The next stage: well-established habitual abuse eventually wipes off in the believers any capacity of resistance, even if only within themselves, and teaches them to maintain habitual silence no matter what happens to them or to others. They are numb and practically non-existent as persons. They still continue participating in the Eucharist though.
Abuse creates
the expanding system of lacunae, in the soul of each believer and in the
congregation as a whole. Nothing of substance can survive in those lacunae for
long.
With time the
eroded believers become less real than the system of
pathological interpersonal relationships which was imposed upon them. They are now
reminiscent of the shadows of human beings left by the explosion at Hiroshima.

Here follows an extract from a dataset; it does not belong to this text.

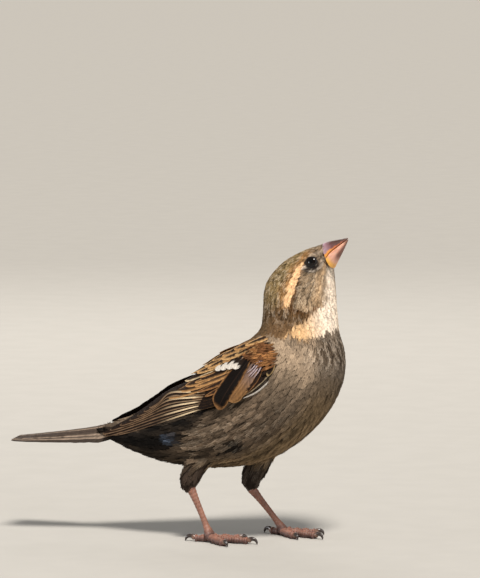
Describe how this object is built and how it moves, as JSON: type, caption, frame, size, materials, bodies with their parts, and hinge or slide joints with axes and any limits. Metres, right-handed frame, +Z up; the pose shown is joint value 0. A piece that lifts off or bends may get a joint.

The system, formed by their imprints, does not now need them or anyone else to
support itself.
Pic. 8: Golgotha: then and now
Pic. 8: Golgotha: then and now
Pic. 9: Christ in prison, then and now
PS
A paradox: all
this – a perverse shadowy reenactment of the Passion and Crucifixion of Christ –
could never be possible in the church where there is no real Passion and
Crucifixion of Christ (in the Mass); it is only possible for this to happen
where He truly is.
[1] The
noun lacuna means an empty space, a hole where something should be. It is used
to talk about missing parts of a book or manuscript, either because lost pages
have created a lacuna, or because censors have blacked out or removed parts of
them. In the study of anatomy, a lacuna is a hollowed-out place or cavity
within a bone. In Latin, lacuna means "pit or hole," and its plural
is lacunae (from Vocabulary.com Dictionary).